Well I refused to buy one, but I did not want to jeopardize my grade, so I did not fight too much. I'm in a group of three, and one of us, lets call her Q, had a tape recorder that she said we could use. I paid three bucks for a pack of 4 tapes that I finally found after visiting three stores. I also splurged on some batteries, the good kind, for Q since she did pay for the recorder, and I was going to use it

Side Note: Q said she had to special order it from Best Buys because THEY DON'T CARRY IT STORES.

Sigh, "the best laid plans of mice and men"

So me and Bill (the third member) showed up to class, but no Q. I text her while we were doing our lecture part, and she replies one hour AFTER the class started that she was dropping. She knew last week that we were going to use her recorder.

We also got a new student who took Q’s, place. Q will henceforth be known as Quitter.

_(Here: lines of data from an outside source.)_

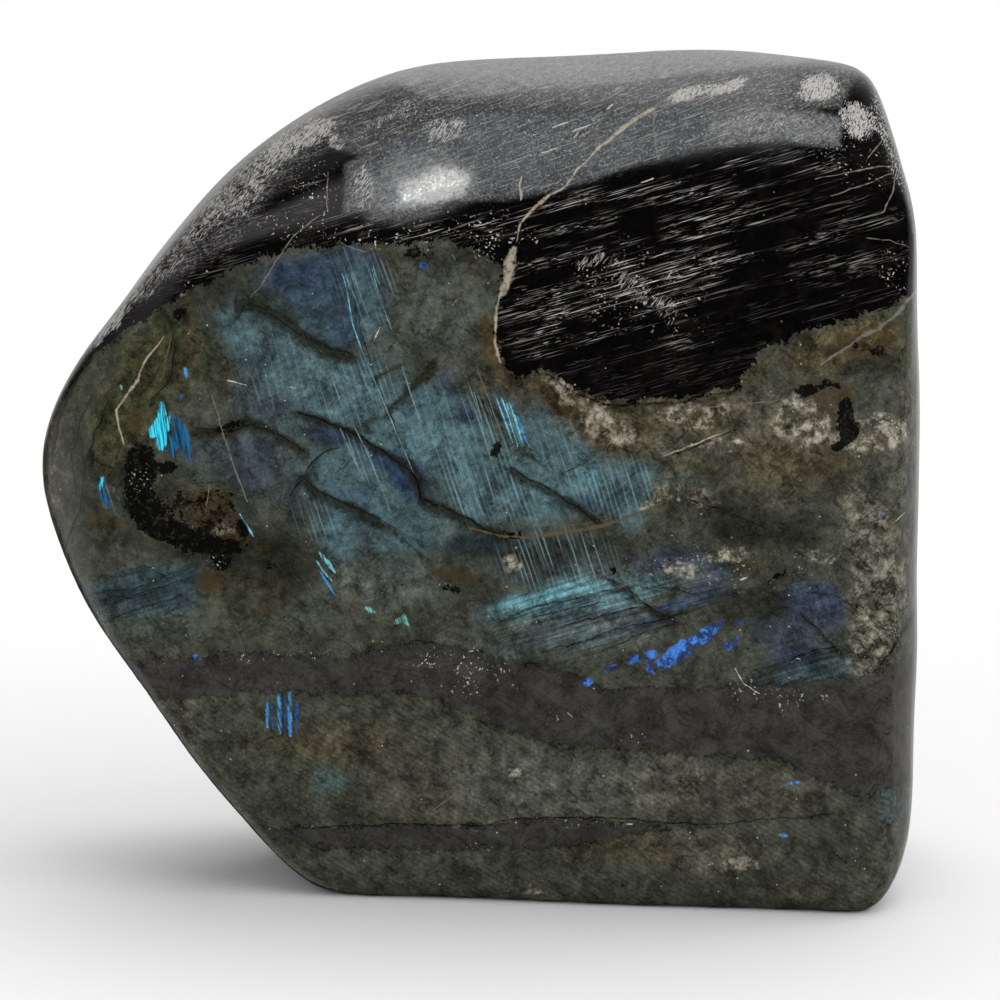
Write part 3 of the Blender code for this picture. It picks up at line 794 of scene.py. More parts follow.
def crack_shade(places, cracks):
    """How fully the soft shades of the cracks cover each place, mostly to the right of each crack."""
    bare = np.ones(len(places))
    for _, _, width, strength, points in cracks:
        spread = width * np.where(right_of_line(places, points), SPREAD_RIGHT, SPREAD_LEFT)
        bare *= 1 - strength * np.exp(-(gap_to_line(places, points) / spread) ** 2)
    return 1 - bare


def feldspar(shifted, shades):
    """The feldspar's soft colour at each place, and how coarse its crystals are there."""
    base = np.tile(TINTS["body"], (len(shifted), 1))
    covers = {name: oval_cover(shifted, ovals) for name, ovals in shades.items()}
    coarse = np.max([share * covers[name] for name, share in COARSE.items()], axis=0)
    return painted(base, [(TINTS[name], cover) for name, cover in covers.items()]), coarse


def crown(places, shift, sheets):
    """The crown's soft colour at each place, partly painted reflection and highlight, and how far it is ground
    there.
    """
    shifted = places + EDGE_SWIRL * shift
    covers = []
    for name, softness, outline in sheets:
        depth = depth_inside(shifted, outline)
        covers.append((CROWN_TINTS[name], smooth(depth, -softness / 2, softness / 2)))
    base = np.tile(CROWN_TINTS["soot"], (len(places), 1))
    return painted(base, covers), np.max([cover for _, cover in covers], axis=0)


def wandering(points, sway, rng):
    """A line through the points that wanders a little to each side, as a crack does."""
    path = [np.array(points[0], float)]
    for a, b in zip(points, points[1:]):
        a, b = np.array(a, float), np.array(b, float)
        length = np.hypot(*(b - a))
        across = np.array([a[1] - b[1], b[0] - a[0]]) / length
        pieces = max(1, round(length / WANDER_STEP))
        for i in range(1, pieces):
            path.append(a + (b - a) * i / pieces + across * rng.normal(0, sway))
        path.append(b)
    return path


def in_layers(lines):
    """Shares lines out over layers, so that no two lines of one layer come near each other."""
    layers = []
    for line in lines:
        points = np.array(line[2])
        for layer in layers:
            if all(gap_to_line(points, other[2]).min() > LINES_APART for other in layer):
                layer.append(line)
                break
        else:
            layers.append([line])
    return layers


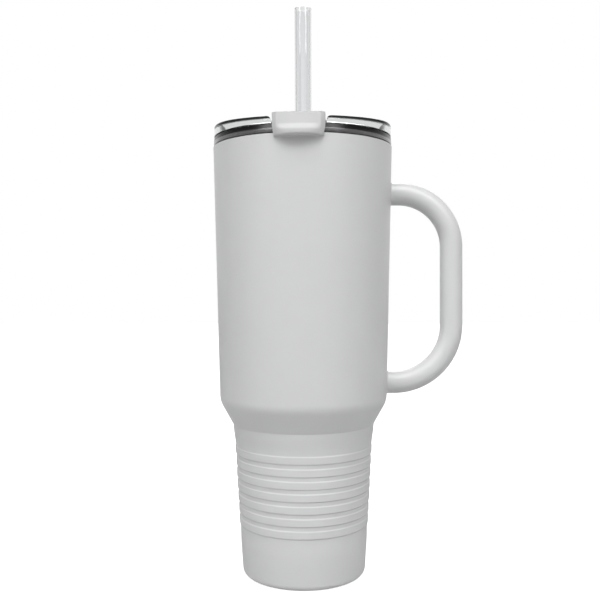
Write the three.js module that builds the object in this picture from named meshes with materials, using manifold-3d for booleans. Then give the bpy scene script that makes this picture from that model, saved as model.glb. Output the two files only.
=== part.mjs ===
// An insulated drinking mug: a double-walled steel cup with a loop handle, and a clear press-in
// lid that holds a flip tab over its sip slot and a straight straw.
// Millimetres, +Z up. The origin is on the cup's axis, in the plane that the cup stands on.
// The handle points to +X and the flip tab to -Y.

import * as THREE from 'three';
import { mergeVertices } from 'three/addons/utils/BufferGeometryUtils.js';
import Module from 'manifold-3d';

// ---------------------------------------------------------------- driving dimensions

const GAP = 0.3;                 // clearance between pieces that touch
const RUNNING_GAP = 0.1;         // radial clearance of a part that turns on a pin
const ROUND_SIDES = 36;          // facets round the cup
const SMALL_SIDES = 16;          // facets round a small piece
const CORNER_STEP = 0.5;         // radians of turn for each facet of a rounded corner

const SHEET = 0.6;               // thickness of the steel sheet
const VACUUM = 3.0;              // space between the shell and the liner

const FOOT_R = 31.4;             // where the shell's rolled foot ends
const BASE_R = 34.45;            // narrow part, produced down to the standing plane
const FOOT_ROUND = 3.2;
const CREASE_R = 39.75;          // top of the narrow part
const CREASE_Z = 84.4;
const SHOULDER_R = 47.02;        // bottom of the wide part
const SHOULDER_Z = 97.5;
const SHOULDER_ROUND = 13;
const RIM_R = 50.1;              // top of the painted shell
const RIM_Z = 239.1;

const RING_COUNT = 7;            // grip rings round the narrow part
const RING_PITCH = 6.63;
const RING_HEIGHT = 5;
const RING_EDGE = 0.7;
const RING_PROUD = 0.4;          // at a ring's lower edge
const RING_PROUD_TOP = 0.26;     // at its upper edge
const RING_LOWEST_Z = 28;
const RECESS = [                 // [z, depth] of the pressed-in ground between the rings
  [18, 0], [27, 0.3], [43, 0.38], [57, 0.5], [66, 0.75], [73, 0.72], [80, 0],
];

const LINER_END_Z = 9.6;         // where the liner's wall meets its bottom
const FLOOR_Z = 7.4;             // underside of the liner's bottom
const SEAL_DISC_Z = 4;           // underside of the disc that closes the vacuum space
const SEAL_DISC_R = 33.7;
const SEAL_FLANGE = 0.6;         // how far its edge turns down
const DIMPLE_R = 3.8;
const DIMPLE_DEPTH = 1;
const EVACUATION_HOLE_R = 0.9;
const BEAD_R = 3.2;
const BASE_FLANGE = 3;           // how far the base plate's edge turns up
const GETTER_X = 16;
const GETTER_R = 4.4;
const GETTER_HEIGHT = 1.5;
const GETTER_CAP_SHEET = 0.4;
const NECK_LOW_Z = 214;          // the liner widens from here ...
const NECK_HIGH_Z = 225;         // ... to here, to make the lid's seat
const LIP_R = 49.8;              // the bare steel lip above the painted shell
const LIP_TOP_Z = 244.1;
const LIP_ROUND = 0.6;

const HANDLE_X = 83.3;           // centre line of the upright grip
const HANDLE_TOP_Z = 213.05;     // centre lines of the two arms
const HANDLE_BOTTOM_Z = 107.25;
const HANDLE_TOP_BEND = 29.75;   // centre line radii
const HANDLE_BOTTOM_BEND = 32.25;
const HANDLE_R = 6.25;           // radius of the tube
const HANDLE_WALL = 1.2;
const HANDLE_START_X = 40;       // the uncut tube starts inside the cup
const HANDLE_STEPS = 30;

const LID_FLANGE_R = 49.6;
const LID_TOP_Z = 248.1;         // the rim's top at the front
const LID_EDGE_ROUND = 2.2;
const LID_SLOPE = 0.0885;        // how fast the rim's top rises from the front to the middle
const LID_SLOPE_END = 10;        // it eases out this far before and behind the middle, then stays level
const LID_RIM_WALL = 3.2;        // thickness of the raised rim
const DECK_TOP_Z = 242.2;
const DECK_THICK = 2.2;
const SKIRT_R = 47.5;
const SKIRT_WALL = 3.0;
const SKIRT_BOTTOM_Z = 231;
const GROOVE_LOW_Z = 235.5;
const GROOVE_HIGH_Z = 239.5;
const GROOVE_DEPTH = 1.6;
const SEAL_R = 48.1;             // outer edge of the gasket's lips
const SEAL_LIP = 1.2;            // height of one of its lips

const NOTCH_HALF_WIDTH = 14.1;   // cut in the lid's rim where the tab passes over it
const NOTCH_Z = 245.4;
const NOTCH_ROUND = 2.9;

const STRAW_Y = 12;
const STRAW_R = 4.9;
const STRAW_WALL = 1;
const STRAW_BOTTOM_Z = 12;
const STRAW_TOP_Z = 322;
const GROMMET_NECK_R = 6.5;
const GROMMET_FLANGE_R = 7.9;
const GROMMET_FLANGE = 1;

const HINGE_Y = -14;
const HINGE_Z = 246;
const PIN_R = 1.25;
const KNUCKLE_R = 3.2;
const KNUCKLE_HALF_WIDTH = 9.8;
const EAR_R = 2.9;
const EAR_WIDTH = 2.6;

const TAB_HALF_WIDTH = 13.5;
const TAB_TOP_Z = 249.2;
const TAB_THICK = 2.3;
const TAB_FRONT_Y = -51.4;
const TAB_REAR_Y = -18.5;
const TAB_EDGE = 0.6;
const TONGUE_Y = -55.2;          // the lip that a thumb lifts
const TONGUE_PLAN_R = 18.6;
const TONGUE_BOTTOM_Z = 237.3;
const TONGUE_TOP_Z = 241;
const FLARE_TOP_Z = 243.8;
const TAB_CLEAR_R = LIP_R + GAP; // the tab stays outside this, below the rim

const SIP_Y = -36.5;
const SIP_HALF_X = 8.3;
const SIP_HALF_Y = 3.9;
const PLUG_GAP = 0.6;            // room for the plug to swing out of its slot
const PLUG_BOTTOM_Z = 240.3;
const PLUG_FLANGE = 1;
const PLUG_WALL = 1.2;
const PLUG_TOP_Z = 245.6;

// ---------------------------------------------------------------- solids

const wasm = await Module();
wasm.setup();

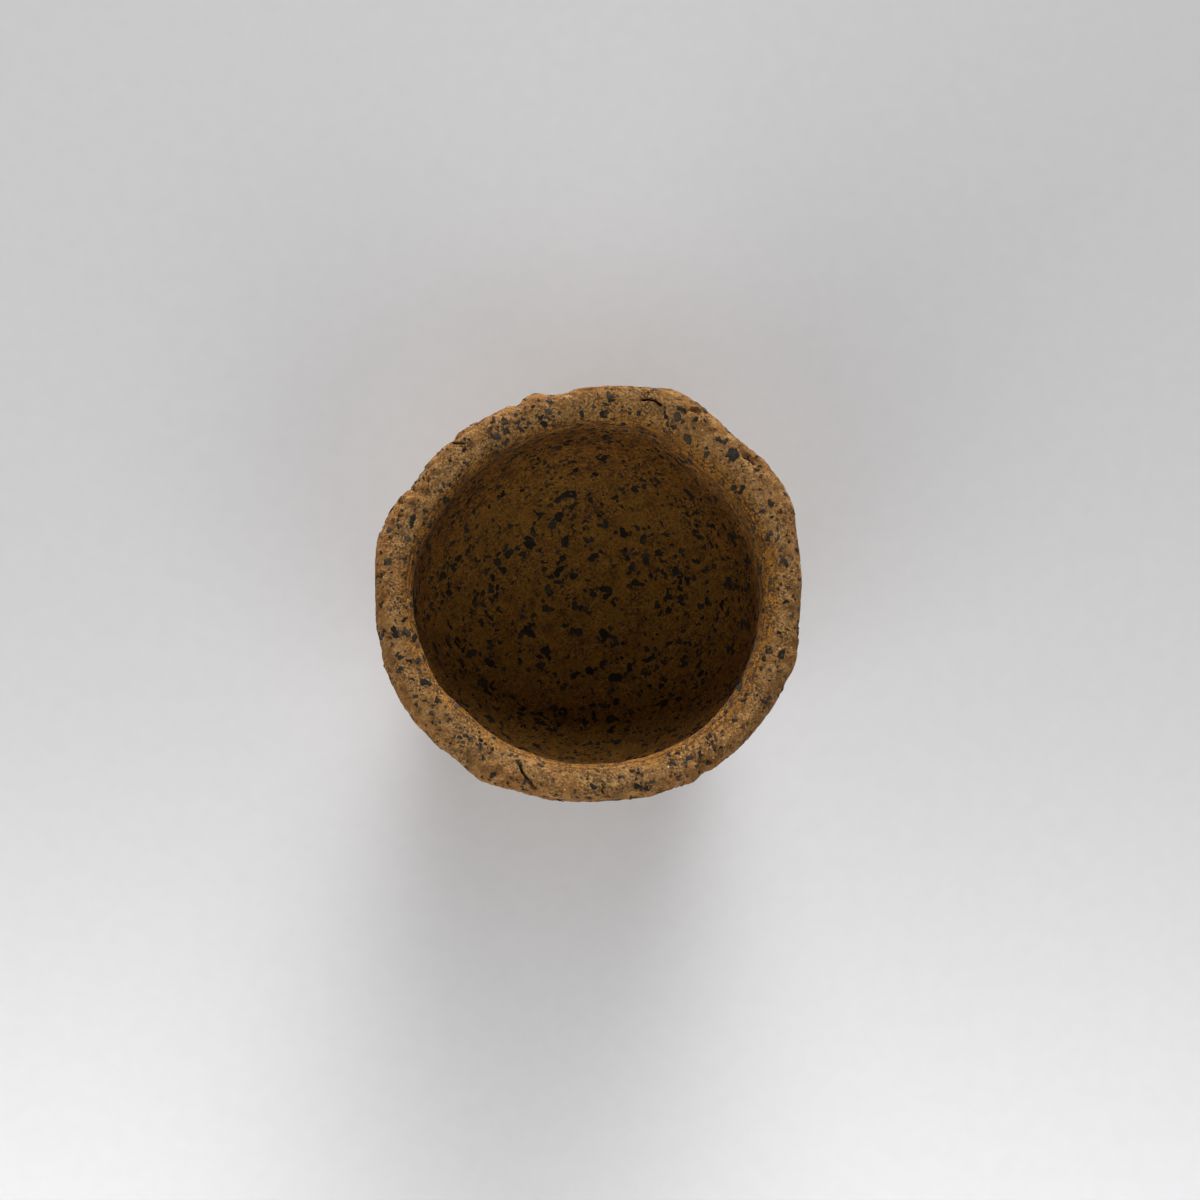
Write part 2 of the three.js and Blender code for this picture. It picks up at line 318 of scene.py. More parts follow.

Apparently, the new girl, Lily, doesn't carry a tape recorder on her, so here we are the three of us with four blank tapes.

The teacher DID have one we could borrow, but she was trying to get some copies made, or something, so 20 minutes, we are finally in business.

You should have seen us. It was like a scientist discovering a new reptile. We were staring at the little black box, poking it with a stick, asking each other "what do you think it is?" "Is it dangerous?" "Careful! It might bite!" "What do you think it eats?"

So after another 10 minutes, we get the tape loaded and did a test record to check for function. By this time, all the other pairs have switched to the second person, since we have to record thirty minute sessions.

Now we have to pause again to explain to Lily how the sessions are supposed to work, the techniques to use, etc, because she was not in fucking class last week.

Finally, we are all settled, so on with the recorder and here we go. I also had to record with my iPhone, since I have no way to play the tape at home, and we actually have to submit a verbatim transcript (that's another rant. Do you have any fucking idea how long it's going to take to transcribe these sessions?).

But after my opening bit, the recorder stops! So we rewind, do another test, no problem, here we go again.

Second try, and again it stops. There are now way too many four letter words to type out here.

Thankfully, I have those batteries I bought for Quitter, so we change them and set up for go number three.

And yet again, IT FUCKING STOPS!

We start at the beast for a minute, and I finally vocalized the four letter words that were dying to come out. I am a sailor after all.

As I am bitching and moaning, the recorder starts again. Oh my God, she gave us a possessed recorder!!

Bill said that probably wasn’t it though. So as were are looking closer to figure out the right spot to scratch the damn monster so it would purr, we saw the tiny words, and I mean smaller than 8pt font, "voice activated." By now about 45 minutes have gone by.

The teacher has allotted enough time for the class to complete their sessions. What she didn't consider is that the group of three people at thirty minutes a piece is going to take fucking longer. In the middle of our second session, she starts poking her head in the door wanting to know what the hold up is. Everyone else is done, right? So we should be done too!!!!

Sigh.

Finally, an hour and a half after everyone else was done, we finished up.

So, I didn't answer any emails last night, because I got home very late from school.